In an era crying out for radical thinking and radical solutions, we can ill afford the strictures of the cost-benefit mindset. The complete immersion of our legal class into this language of economics has a corrosive effect on its imaginations, leaving our lawyers unequipped to think outside the box. A singleminded pursuit of efficiency loses sight of the inherent messiness of society and the legal rules that grapple with it. By reducing everything to entries in a formula and by seeing human behavior as limited to “rational pursuit of maximum value,” law and economics conjures up a version of the self-interested and self-destructive world that we now inhabit.
After all, when we concede that our society’s legal life is essentially about growing the economy, it becomes very hard to argue against leaving the tough decisions of rule design and market legislation to the growth experts and wealth maximizers. Not surprisingly, those folks have lately turned out to be expert mostly at maximizing their own wealth and that of their friends, while minimizing the wealth, and the happiness, of everybody else — those less willing, because less able, to pay for their share of our resources.
Three years of law school spent evaluating society according to the metric of transaction costs will inevitably produce lawyers less attuned to the more ephemeral, and more essential, considerations -- the kind that could actually inspire the reforms and revolutions we need. A law school acculturation process whereby the hard facts of economic analysis are constantly if implicitly vaunted over the less determinate methods of ethical reasoning necessarily generates attorneys more sympathetic to those who traffic in the material of such analysis — namely, bankers, hedge fund managers, and their similarly-educated regulators — and it's just such economic essentialists who are overrepresented in the ranks of the enemies of social change.
From outside the legal world, the classic image of an attorney is the Clarence Darrow type, thundering against this sort of injustice. From inside the legal academy, the image of the lawyer is a number-cruncher peering at a spreadsheet. Law school deans like to say that their institutions teach students “how to think like a lawyer,” but today that often means “how to think like an economist with a law degree.”
This needs to change. As a law student, I of course have a lot at stake in how our law schools approach their subject matter, and I want more of the difficult, wishy-washy ethical stuff -- more questions than answers. But we should all be concerned about what being embedded in the language-world of efficiency does to the nascent legal mind. Like it or not, attorneys make lots of big decisions, and these decisions affect you. Lawyers draft your contracts, they command your army, and they decide what happens to that stream you’re so fond of. They tend to lead revolutions, and also to quash them.
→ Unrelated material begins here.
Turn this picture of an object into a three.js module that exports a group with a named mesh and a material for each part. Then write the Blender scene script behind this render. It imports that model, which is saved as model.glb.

Attorneys may never be an altogether altruistic bunch. But they’d probably do better if they spent their law schools days focusing less on the elusive search for mathematical solutions and more on the inherent contradictions of society. Our world today is facing many unprecedented dilemmas, dilemmas that require ambitious and global solutions. Such solutions inevitably require asking uncomfortably imprecise questions about justice, fairness and order. We should be eager, I think, to confront such questions with the most wide-ranging imaginations we can.
Changing the intellectual tenor of our law schools is not going to save the world. But if law students are encouraged to think less in terms of numbers and more in terms of people, and if they are presented with a vocabulary of compassion rather than one of cold calculation, they stand a good chance of helping it along.
You can’t put a price on that.
Ted Hamilton is a student at Harvard Law School.